Enter ‘Buckets’ (Justin Kennedy), a tall, gangly and bald lovable dimwit in a diarrhoea-brown cardigan who got his treasured nickname through long, dedicated service – almost twenty years – to the ‘temporary liquid retention industry’, his great life’s passion. Sadly however, this is all about to end thanks to a total collapse in the bucket market due to everyone in the world now having one.
One could be forgiven at the outset for thinking this is a reasonably innocent feel-good family show, before the more perverse elements of Buckets and his story are introduced. Virtually the entire script, with a single notable exception, is spoken in voice-over by storyteller Felix Mobis, whose measured vocal delivery perfectly expresses the storybook style of playwright /producer Sarah Collins’ hugely imaginative tale, as does Kennedy’s definitively clownish presence.

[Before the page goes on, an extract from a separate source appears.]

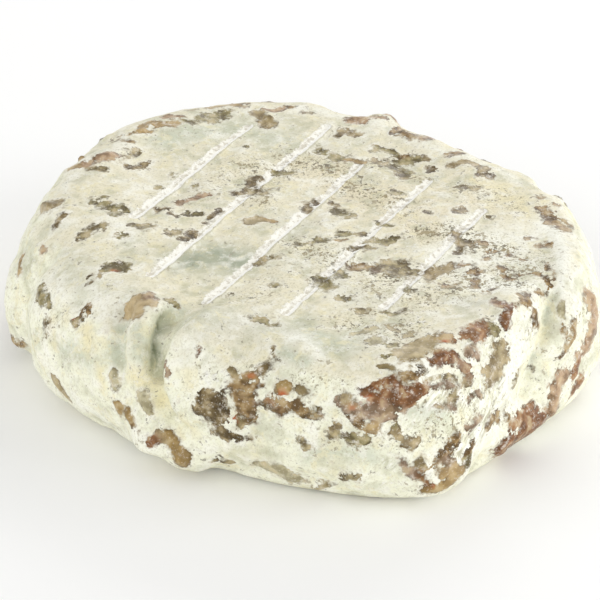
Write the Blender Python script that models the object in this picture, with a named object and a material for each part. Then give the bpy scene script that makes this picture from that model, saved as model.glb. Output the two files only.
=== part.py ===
"""A whole natural-rind cheese wheel, about 205 mm across and 51 mm high.

The body is one solid: a hand-ladled puck whose outline swells and flattens, with the marks of the
ripening rack pressed into both faces, a deep fold down the front and curd lumps rounded under the rind.
Units are metres, +Z is up, the wheel rests on z = 0 and its front, with the fold, faces -Y.
"""

import math

import bpy
import bmesh
import numpy as np
from mathutils import Vector, geometry, noise

MM = 0.001

# Driving dimensions
WHEEL_HEIGHT = 50 * MM
BELLY_HEIGHT = 21 * MM          # where the wall stands out furthest
SHOULDER_POWER = 2.3            # above 2, the shoulder is squarer than an ellipse
FOOT_POWER = 2.2

# Belly radii in mm, anticlockwise from +X in equal steps
BELLY_RADII = (99, 95.5, 87.5, 91.5, 105, 108.5, 106.5, 101.5, 99.5, 96, 92, 90, 95.5, 104, 96, 100.5)
# How far the top and the resting face start inside the belly, in mm, likewise: the left front is worn round
SHOULDER_INSETS = (15, 19, 22, 19, 26, 31, 20, 17)
FOOT_INSETS = (13, 13, 13, 12, 13, 18, 14, 9)
# Mesh density
STEPS_AROUND = 150
STEPS_UP = 15
TOP_SPACING = 4.4 * MM
FOOT_SPACING = 6.5 * MM
GROOVE_STEP = 4.0 * MM
EDGE_CLEARANCE = 0.6            # how near a face's own points come to its edge, as a share of their spacing
GROOVE_CLEARANCE = 0.55         # and to a rack mark's points
MERGE_DISTANCE = 0.05 * MM
NET_TOLERANCE = 0.001 * MM

# Rack marks: parallel grooves, as (mm across, start mm, end mm along the wire)
RACK_ANGLE = math.radians(61)   # the way the wires ran, from +X
GROOVE_HALF_WIDTH = 1.5 * MM
GROOVE_DEPTH = 0.9 * MM
GROOVE_FLANK = 0.6              # width of a mark's sloping side, as a share of its half width
TOP_GROOVES = ((-49, -28, 49), (-24, -58, 62), (0, -63, 41), (26.5, -58, 43), (52, -40, 32))
FOOT_GROOVES = ((-44, -36, 42), (-18, -56, 54), (8, -56, 60), (34, -46, 42))

# Sculpting strokes on the wall: places as (degrees from +X, height mm), then width mm and rise mm
WALL_STROKES = {
    "fold": (((235, 47), (235.5, 44), (236.5, 39), (238, 34), (240, 28), (243, 22)), 4.6, -3.3),
    "fold's near lip": (((246, 46), (244, 41), (245, 36), (247, 30), (251, 25)), 5.0, 1.8),
    "fold's far ridge": (((229, 48), (231, 44), (233, 39), (235, 34), (237, 28)), 5.0, 2.2),
    "second fold": (((224, 47), (226, 42), (228, 36), (230, 30), (232, 24)), 4.5, -2.0),
    "left shoulder swell": (((199, 34), (202, 26), (204, 18)), 9.0, 1.6),
    "left lobe": (((181, 20), (182, 14), (183, 8)), 9.0, 4.4),
    "seam beside the lobe": (((190, 44), (190, 32), (191, 20), (191, 7)), 4.5, -4.0),
    "lump at the fold's foot": (((236, 13), (241, 10), (246, 9)), 6.0, 5.5),
    "slit": (((250.5, 25), (255, 22.5), (261, 22)), 2.2, -1.6),
    "front brow": (((252, 40), (262, 42), (272, 41), (282, 42)), 8.0, 1.6),
    "front hollow": (((262, 27), (276, 27), (288, 26)), 9.0, -1.5),
    "red lump": (((282, 41), (288, 43), (292, 44)), 6.0, 1.8),
    "ledge": (((288, 48.5), (297, 49.5), (307, 49.5), (314, 49)), 5.0, 1.8),
    "crease under the ledge": (((284, 38), (292, 38), (300, 36)), 4.0, -1.2),
    "right knob": (((319, 49),), 7.0, 3.0),
    "right seam": (((331, 47), (326, 43), (322, 37), (319, 29), (317, 20)), 4.0, -3.2),
    "right brow": (((345, 48.5), (338, 47), (331, 42), (327, 34)), 4.5, 2.4),
    "right flank lump": (((347, 26), (343, 20)), 8.0, 2.4),
    "lower right lumps": (((326, 14), (320, 9)), 7.0, 3.2),
    "foot lump": (((310, 10), (314, 12)), 6.0, 2.6),
    "front foot lump": (((290, 9), (297, 10)), 6.5, 3.0),
    "front foot dip": (((302, 5), (304, 10)), 5.0, -2.4),
    "left foot dip": (((253, 5), (262, 7), (271, 6)), 7.0, -3.0),
    "far left nub": (((153, 47),), 3.5, 2.6),
    "back fold": (((80, 46), (78, 40), (78, 33), (75, 24), (76, 14)), 5.0, -4.0),
    "back fold's lip": (((70, 47), (69, 38), (68, 29)), 7.0, 2.4),
    "back seam": (((118, 40), (124, 34), (132, 31), (141, 33)), 4.5, -2.2),
    "back lump": (((104, 14), (110, 12)), 8.0, 3.0),
    "back right swell": (((30, 30), (40, 26)), 13.0, 2.2),
    "back right seam": (((22, 44), (25, 34), (24, 24)), 4.5, -2.4),
    "back left lump": (((160, 15), (166, 12)), 9.0, 2.4),
}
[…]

Capably directed by Yvonne Virsik, the ensuing adventures of Buckets are nicely augmented by Auteri’s unplugged juke-box classics-thru-the-ages soundtrack, from Johnny Mercer’s ‘Personality’ through to Bob Seger’s ‘We Got Tonight’ and, as they say, many more. Auteri also takes the role of the possum residing outside the apartment building Buckets shares with a range of old, young, scary and angry married couples.
Buckets soon learns he loves his new job as a wedding DJ as much as, if not more than, his last one. He becomes obsessed with ‘first dance’ tracks as selected by the respective happy couples, ultimately leading to a new, strong desire to find a companion for himself.
Not to give too much away, eventually the ideal being emerges, blending his desire for intimacy with his love of buckets – created by Barking Spider Visual Theatre and gracefully operated by Jem Nicholas. She is an ingenious and fantastical visual highlight.